## [Dataset extract]

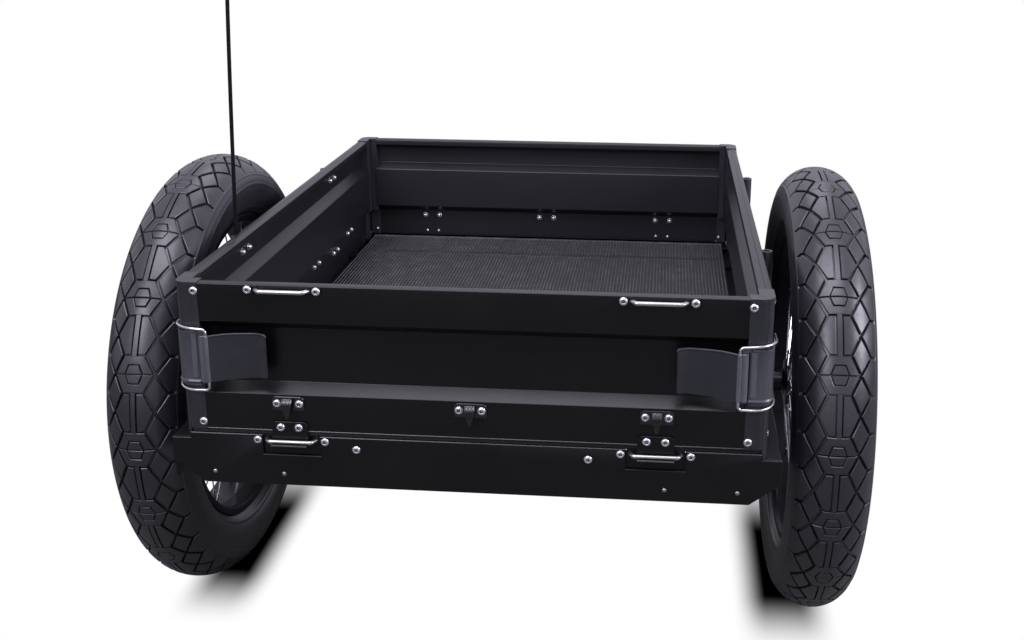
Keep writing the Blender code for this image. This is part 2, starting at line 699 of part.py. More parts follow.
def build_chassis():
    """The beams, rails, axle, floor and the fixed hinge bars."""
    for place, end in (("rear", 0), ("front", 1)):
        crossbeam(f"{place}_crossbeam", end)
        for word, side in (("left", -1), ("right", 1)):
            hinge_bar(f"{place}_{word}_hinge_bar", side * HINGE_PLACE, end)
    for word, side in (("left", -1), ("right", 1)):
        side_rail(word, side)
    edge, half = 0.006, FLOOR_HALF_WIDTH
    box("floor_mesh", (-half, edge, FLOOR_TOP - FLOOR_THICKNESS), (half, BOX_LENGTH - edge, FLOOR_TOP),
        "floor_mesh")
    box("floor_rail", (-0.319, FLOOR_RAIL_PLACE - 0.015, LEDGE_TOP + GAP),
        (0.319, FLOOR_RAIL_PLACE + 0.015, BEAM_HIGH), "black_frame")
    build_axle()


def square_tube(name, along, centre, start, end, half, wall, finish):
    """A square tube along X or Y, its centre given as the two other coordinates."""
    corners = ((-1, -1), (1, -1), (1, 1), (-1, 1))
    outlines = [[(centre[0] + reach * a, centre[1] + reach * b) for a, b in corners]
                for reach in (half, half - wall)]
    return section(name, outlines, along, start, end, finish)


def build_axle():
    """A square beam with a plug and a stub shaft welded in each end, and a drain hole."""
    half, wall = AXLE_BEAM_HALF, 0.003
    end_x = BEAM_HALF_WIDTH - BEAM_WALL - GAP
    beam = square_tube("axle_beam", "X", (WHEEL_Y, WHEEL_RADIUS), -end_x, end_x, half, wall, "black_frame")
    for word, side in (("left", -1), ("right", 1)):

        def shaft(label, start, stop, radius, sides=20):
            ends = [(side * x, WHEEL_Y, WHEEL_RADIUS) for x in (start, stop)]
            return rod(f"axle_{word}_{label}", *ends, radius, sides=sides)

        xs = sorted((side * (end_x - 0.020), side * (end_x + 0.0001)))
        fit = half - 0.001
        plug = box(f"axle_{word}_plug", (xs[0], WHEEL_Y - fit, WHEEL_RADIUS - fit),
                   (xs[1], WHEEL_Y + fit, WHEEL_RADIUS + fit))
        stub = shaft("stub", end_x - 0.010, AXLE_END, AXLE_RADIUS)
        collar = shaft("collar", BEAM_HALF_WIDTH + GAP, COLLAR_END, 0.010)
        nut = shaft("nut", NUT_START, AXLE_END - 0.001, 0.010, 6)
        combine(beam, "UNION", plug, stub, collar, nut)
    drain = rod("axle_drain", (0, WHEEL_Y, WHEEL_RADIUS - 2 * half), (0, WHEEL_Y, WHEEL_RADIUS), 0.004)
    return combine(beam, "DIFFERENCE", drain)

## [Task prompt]
Your task is to quote the listing above word for word.

## [Result of this exercise]
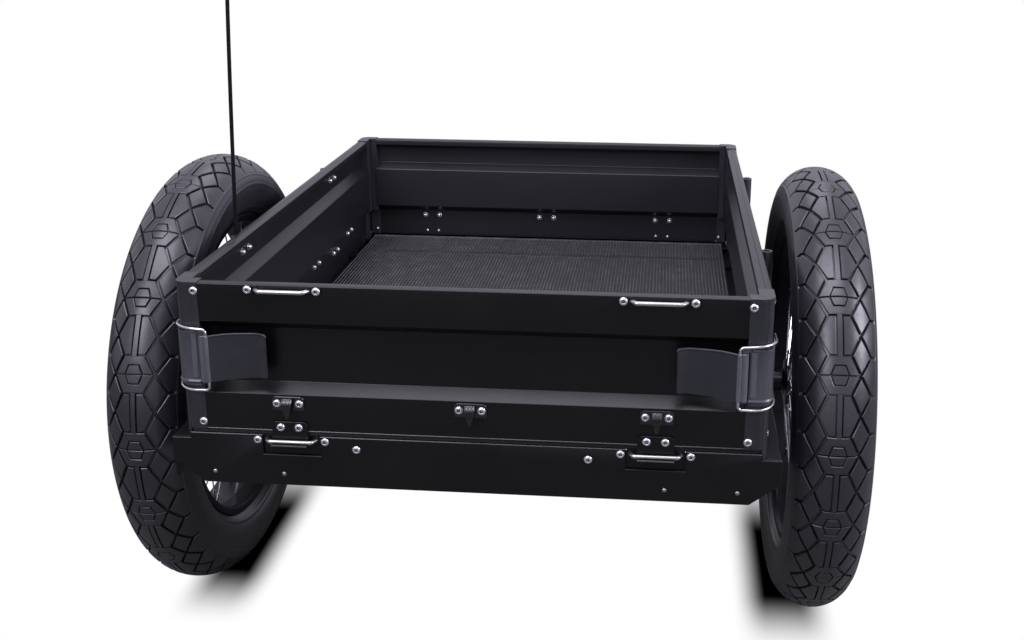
Keep writing the Blender code for this image. This is part 2, starting at line 699 of part.py. More parts follow.
def build_chassis():
    """The beams, rails, axle, floor and the fixed hinge bars."""
    for place, end in (("rear", 0), ("front", 1)):
        crossbeam(f"{place}_crossbeam", end)
        for word, side in (("left", -1), ("right", 1)):
            hinge_bar(f"{place}_{word}_hinge_bar", side * HINGE_PLACE, end)
    for word, side in (("left", -1), ("right", 1)):
        side_rail(word, side)
    edge, half = 0.006, FLOOR_HALF_WIDTH
    box("floor_mesh", (-half, edge, FLOOR_TOP - FLOOR_THICKNESS), (half, BOX_LENGTH - edge, FLOOR_TOP),
        "floor_mesh")
    box("floor_rail", (-0.319, FLOOR_RAIL_PLACE - 0.015, LEDGE_TOP + GAP),
        (0.319, FLOOR_RAIL_PLACE + 0.015, BEAM_HIGH), "black_frame")
    build_axle()


def square_tube(name, along, centre, start, end, half, wall, finish):
    """A square tube along X or Y, its centre given as the two other coordinates."""
    corners = ((-1, -1), (1, -1), (1, 1), (-1, 1))
    outlines = [[(centre[0] + reach * a, centre[1] + reach * b) for a, b in corners]
                for reach in (half, half - wall)]
    return section(name, outlines, along, start, end, finish)


def build_axle():
    """A square beam with a plug and a stub shaft welded in each end, and a drain hole."""
    half, wall = AXLE_BEAM_HALF, 0.003
    end_x = BEAM_HALF_WIDTH - BEAM_WALL - GAP
    beam = square_tube("axle_beam", "X", (WHEEL_Y, WHEEL_RADIUS), -end_x, end_x, half, wall, "black_frame")
    for word, side in (("left", -1), ("right", 1)):

        def shaft(label, start, stop, radius, sides=20):
            ends = [(side * x, WHEEL_Y, WHEEL_RADIUS) for x in (start, stop)]
            return rod(f"axle_{word}_{label}", *ends, radius, sides=sides)

        xs = sorted((side * (end_x - 0.020), side * (end_x + 0.0001)))
        fit = half - 0.001
        plug = box(f"axle_{word}_plug", (xs[0], WHEEL_Y - fit, WHEEL_RADIUS - fit),
                   (xs[1], WHEEL_Y + fit, WHEEL_RADIUS + fit))
        stub = shaft("stub", end_x - 0.010, AXLE_END, AXLE_RADIUS)
        collar = shaft("collar", BEAM_HALF_WIDTH + GAP, COLLAR_END, 0.010)
        nut = shaft("nut", NUT_START, AXLE_END - 0.001, 0.010, 6)
        combine(beam, "UNION", plug, stub, collar, nut)
    drain = rod("axle_drain", (0, WHEEL_Y, WHEEL_RADIUS - 2 * half), (0, WHEEL_Y, WHEEL_RADIUS), 0.004)
    return combine(beam, "DIFFERENCE", drain)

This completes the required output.